Return only what lies between the first line of the entries and the line containing "const point = (x, y, z)", both lines included.

[Data extracted from a collection]
++++

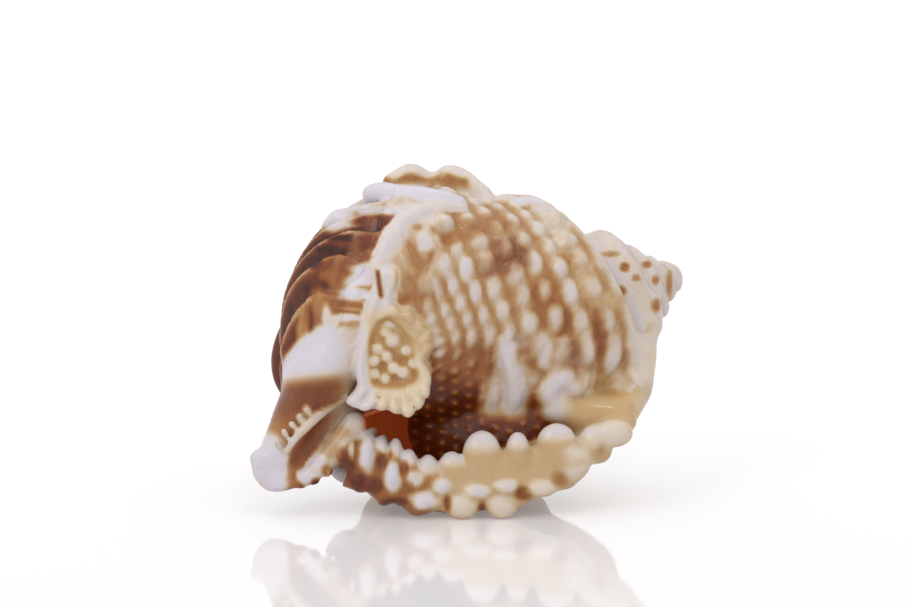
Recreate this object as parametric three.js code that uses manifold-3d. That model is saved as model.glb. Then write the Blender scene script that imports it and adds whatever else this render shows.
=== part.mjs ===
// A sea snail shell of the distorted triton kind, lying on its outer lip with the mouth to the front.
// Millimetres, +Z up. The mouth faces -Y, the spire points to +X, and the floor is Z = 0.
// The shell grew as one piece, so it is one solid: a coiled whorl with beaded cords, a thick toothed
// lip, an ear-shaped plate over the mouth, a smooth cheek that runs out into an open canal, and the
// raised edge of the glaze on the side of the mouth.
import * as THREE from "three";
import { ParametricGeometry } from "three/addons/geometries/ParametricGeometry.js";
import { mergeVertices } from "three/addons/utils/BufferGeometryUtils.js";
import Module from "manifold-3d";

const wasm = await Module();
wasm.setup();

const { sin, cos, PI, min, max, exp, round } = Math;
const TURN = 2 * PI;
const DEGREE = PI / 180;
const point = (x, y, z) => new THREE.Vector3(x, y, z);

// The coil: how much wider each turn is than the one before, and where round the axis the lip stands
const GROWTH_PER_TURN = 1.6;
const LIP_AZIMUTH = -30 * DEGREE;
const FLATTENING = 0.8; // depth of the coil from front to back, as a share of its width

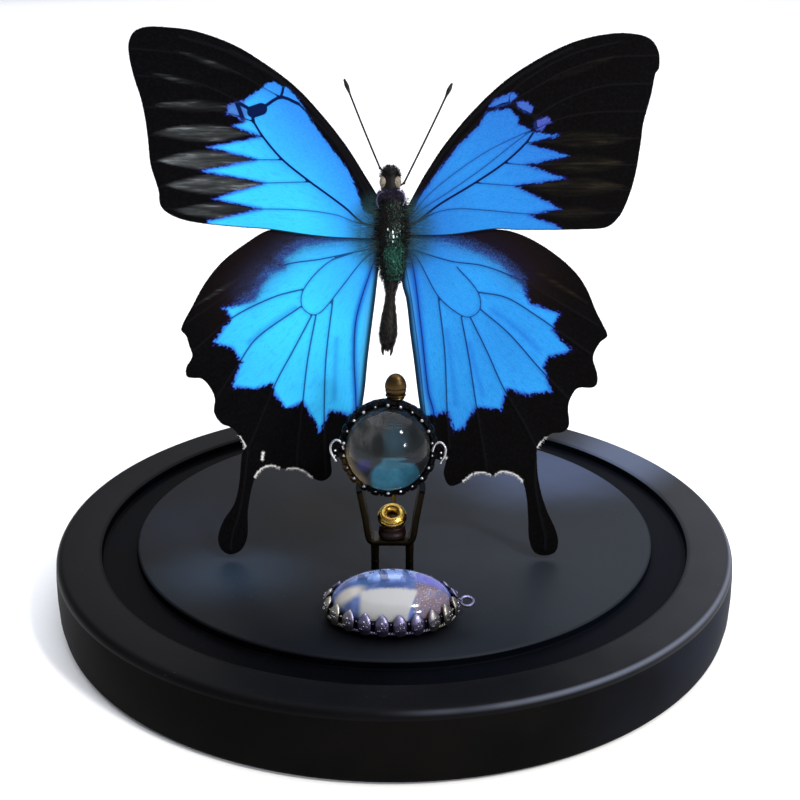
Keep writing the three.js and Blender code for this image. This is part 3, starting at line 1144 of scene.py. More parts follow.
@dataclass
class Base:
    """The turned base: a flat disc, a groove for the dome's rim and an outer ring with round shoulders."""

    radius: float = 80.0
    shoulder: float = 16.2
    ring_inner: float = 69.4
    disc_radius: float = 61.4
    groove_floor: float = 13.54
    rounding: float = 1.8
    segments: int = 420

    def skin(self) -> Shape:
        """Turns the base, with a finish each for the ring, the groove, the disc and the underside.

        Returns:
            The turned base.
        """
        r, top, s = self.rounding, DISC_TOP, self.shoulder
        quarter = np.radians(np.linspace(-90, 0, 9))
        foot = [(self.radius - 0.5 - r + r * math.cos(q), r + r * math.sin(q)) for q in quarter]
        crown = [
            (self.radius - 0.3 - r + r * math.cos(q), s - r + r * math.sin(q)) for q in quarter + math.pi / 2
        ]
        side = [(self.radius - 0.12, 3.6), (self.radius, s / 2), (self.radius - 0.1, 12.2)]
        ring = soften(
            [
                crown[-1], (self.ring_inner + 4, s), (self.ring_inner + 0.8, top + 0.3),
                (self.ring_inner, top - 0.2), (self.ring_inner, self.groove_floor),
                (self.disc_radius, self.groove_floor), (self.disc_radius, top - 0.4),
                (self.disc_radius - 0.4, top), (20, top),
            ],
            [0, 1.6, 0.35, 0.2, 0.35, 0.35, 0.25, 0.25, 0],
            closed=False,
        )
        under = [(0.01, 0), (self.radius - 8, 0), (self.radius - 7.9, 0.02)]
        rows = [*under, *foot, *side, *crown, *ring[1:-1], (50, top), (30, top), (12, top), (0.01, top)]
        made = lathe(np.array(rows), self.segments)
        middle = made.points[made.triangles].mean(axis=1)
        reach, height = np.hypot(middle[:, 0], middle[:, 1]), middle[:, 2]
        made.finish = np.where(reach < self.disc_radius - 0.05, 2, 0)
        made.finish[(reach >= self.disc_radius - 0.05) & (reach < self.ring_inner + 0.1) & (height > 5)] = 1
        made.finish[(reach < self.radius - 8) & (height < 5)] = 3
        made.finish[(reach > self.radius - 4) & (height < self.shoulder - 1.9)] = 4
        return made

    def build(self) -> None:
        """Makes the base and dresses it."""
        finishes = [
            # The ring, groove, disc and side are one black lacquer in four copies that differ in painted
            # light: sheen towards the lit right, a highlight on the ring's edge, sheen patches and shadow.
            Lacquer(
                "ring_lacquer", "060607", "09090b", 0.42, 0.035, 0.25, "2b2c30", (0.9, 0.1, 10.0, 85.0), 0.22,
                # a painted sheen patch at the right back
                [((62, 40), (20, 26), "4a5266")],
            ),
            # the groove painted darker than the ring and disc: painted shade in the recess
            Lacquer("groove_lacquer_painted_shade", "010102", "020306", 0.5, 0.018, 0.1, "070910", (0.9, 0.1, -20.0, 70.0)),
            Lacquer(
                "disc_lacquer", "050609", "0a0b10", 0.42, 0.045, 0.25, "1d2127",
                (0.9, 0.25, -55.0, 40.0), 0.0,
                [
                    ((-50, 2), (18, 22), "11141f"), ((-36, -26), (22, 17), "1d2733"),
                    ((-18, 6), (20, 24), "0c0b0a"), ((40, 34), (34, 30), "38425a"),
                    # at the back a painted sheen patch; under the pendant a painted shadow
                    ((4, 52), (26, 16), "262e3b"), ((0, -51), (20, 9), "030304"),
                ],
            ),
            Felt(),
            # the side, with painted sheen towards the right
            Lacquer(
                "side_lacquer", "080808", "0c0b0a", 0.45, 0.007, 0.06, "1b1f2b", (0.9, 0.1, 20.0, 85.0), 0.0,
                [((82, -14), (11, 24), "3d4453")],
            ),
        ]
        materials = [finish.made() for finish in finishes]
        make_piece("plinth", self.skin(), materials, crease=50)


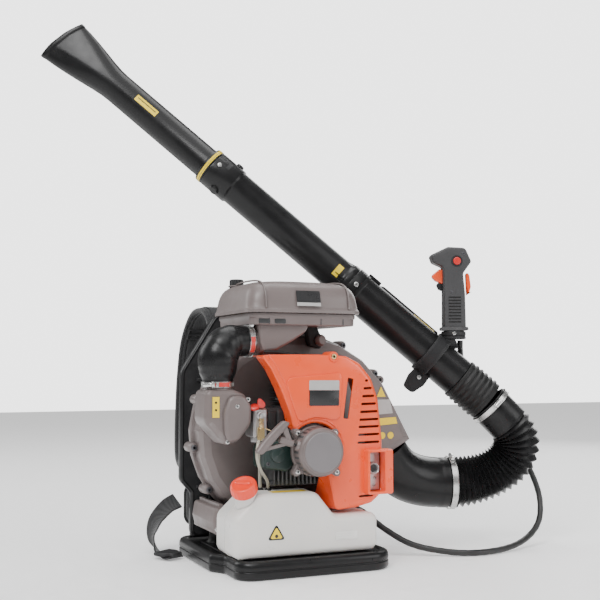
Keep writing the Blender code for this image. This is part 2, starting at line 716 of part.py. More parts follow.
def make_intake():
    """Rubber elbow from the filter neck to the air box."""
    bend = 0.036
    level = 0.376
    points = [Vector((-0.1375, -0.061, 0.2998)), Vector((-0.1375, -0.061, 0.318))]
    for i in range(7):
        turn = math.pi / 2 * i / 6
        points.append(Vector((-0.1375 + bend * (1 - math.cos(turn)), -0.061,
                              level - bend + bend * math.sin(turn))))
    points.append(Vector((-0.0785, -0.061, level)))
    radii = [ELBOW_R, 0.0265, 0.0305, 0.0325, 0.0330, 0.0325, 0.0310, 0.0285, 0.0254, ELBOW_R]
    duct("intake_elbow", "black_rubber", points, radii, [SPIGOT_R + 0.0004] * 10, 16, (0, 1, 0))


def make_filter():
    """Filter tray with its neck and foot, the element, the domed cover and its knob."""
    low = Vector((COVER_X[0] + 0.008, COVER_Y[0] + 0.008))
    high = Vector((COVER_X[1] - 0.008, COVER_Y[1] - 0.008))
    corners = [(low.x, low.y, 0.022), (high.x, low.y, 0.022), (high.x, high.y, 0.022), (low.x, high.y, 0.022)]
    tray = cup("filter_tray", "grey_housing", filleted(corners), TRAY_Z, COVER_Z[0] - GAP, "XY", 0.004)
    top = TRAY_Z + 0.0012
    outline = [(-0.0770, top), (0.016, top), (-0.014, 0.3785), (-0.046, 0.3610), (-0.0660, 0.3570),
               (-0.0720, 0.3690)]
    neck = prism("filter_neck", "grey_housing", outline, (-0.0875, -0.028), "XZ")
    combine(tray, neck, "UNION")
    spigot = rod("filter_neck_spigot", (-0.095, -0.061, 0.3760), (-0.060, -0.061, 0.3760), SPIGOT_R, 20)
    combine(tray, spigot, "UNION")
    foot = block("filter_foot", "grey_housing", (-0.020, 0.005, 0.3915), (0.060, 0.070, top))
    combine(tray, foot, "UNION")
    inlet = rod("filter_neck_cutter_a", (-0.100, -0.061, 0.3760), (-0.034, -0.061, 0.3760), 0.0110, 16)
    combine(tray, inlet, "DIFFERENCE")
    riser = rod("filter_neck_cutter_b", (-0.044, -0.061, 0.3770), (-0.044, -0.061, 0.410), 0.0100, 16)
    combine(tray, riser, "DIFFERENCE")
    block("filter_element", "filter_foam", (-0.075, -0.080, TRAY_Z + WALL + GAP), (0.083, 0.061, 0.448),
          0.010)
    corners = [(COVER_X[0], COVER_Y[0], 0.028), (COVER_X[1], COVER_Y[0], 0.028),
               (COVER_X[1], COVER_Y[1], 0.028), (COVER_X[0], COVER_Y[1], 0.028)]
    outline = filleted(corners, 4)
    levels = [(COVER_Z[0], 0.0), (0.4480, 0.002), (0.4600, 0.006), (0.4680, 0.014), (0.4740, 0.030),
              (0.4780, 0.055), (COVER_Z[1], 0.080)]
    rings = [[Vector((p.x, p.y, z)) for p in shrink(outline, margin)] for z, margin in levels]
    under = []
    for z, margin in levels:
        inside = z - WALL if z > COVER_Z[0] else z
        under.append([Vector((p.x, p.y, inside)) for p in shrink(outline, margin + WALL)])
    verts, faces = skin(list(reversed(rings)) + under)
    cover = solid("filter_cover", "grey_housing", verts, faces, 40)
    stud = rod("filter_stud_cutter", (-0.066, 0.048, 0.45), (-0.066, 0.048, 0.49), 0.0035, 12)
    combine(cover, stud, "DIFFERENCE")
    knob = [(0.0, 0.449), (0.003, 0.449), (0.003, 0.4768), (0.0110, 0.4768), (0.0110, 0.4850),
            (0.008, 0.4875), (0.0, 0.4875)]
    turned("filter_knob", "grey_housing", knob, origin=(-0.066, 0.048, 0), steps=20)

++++

*COMPLETED EXERCISE*:
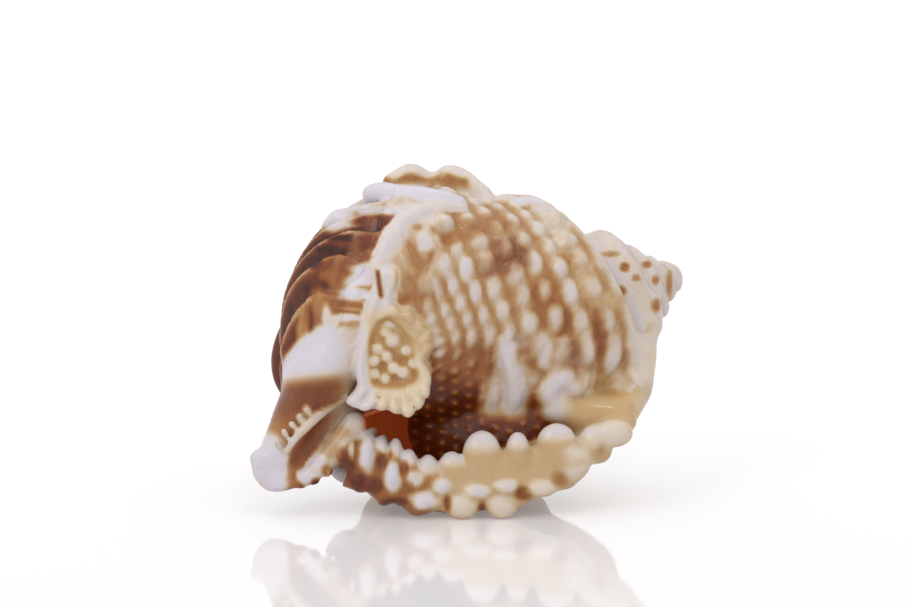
Recreate this object as parametric three.js code that uses manifold-3d. That model is saved as model.glb. Then write the Blender scene script that imports it and adds whatever else this render shows.
=== part.mjs ===
// A sea snail shell of the distorted triton kind, lying on its outer lip with the mouth to the front.
// Millimetres, +Z up. The mouth faces -Y, the spire points to +X, and the floor is Z = 0.
// The shell grew as one piece, so it is one solid: a coiled whorl with beaded cords, a thick toothed
// lip, an ear-shaped plate over the mouth, a smooth cheek that runs out into an open canal, and the
// raised edge of the glaze on the side of the mouth.
import * as THREE from "three";
import { ParametricGeometry } from "three/addons/geometries/ParametricGeometry.js";
import { mergeVertices } from "three/addons/utils/BufferGeometryUtils.js";
import Module from "manifold-3d";

const wasm = await Module();
wasm.setup();

const { sin, cos, PI, min, max, exp, round } = Math;
const TURN = 2 * PI;
const DEGREE = PI / 180;
const point = (x, y, z) => new THREE.Vector3(x, y, z);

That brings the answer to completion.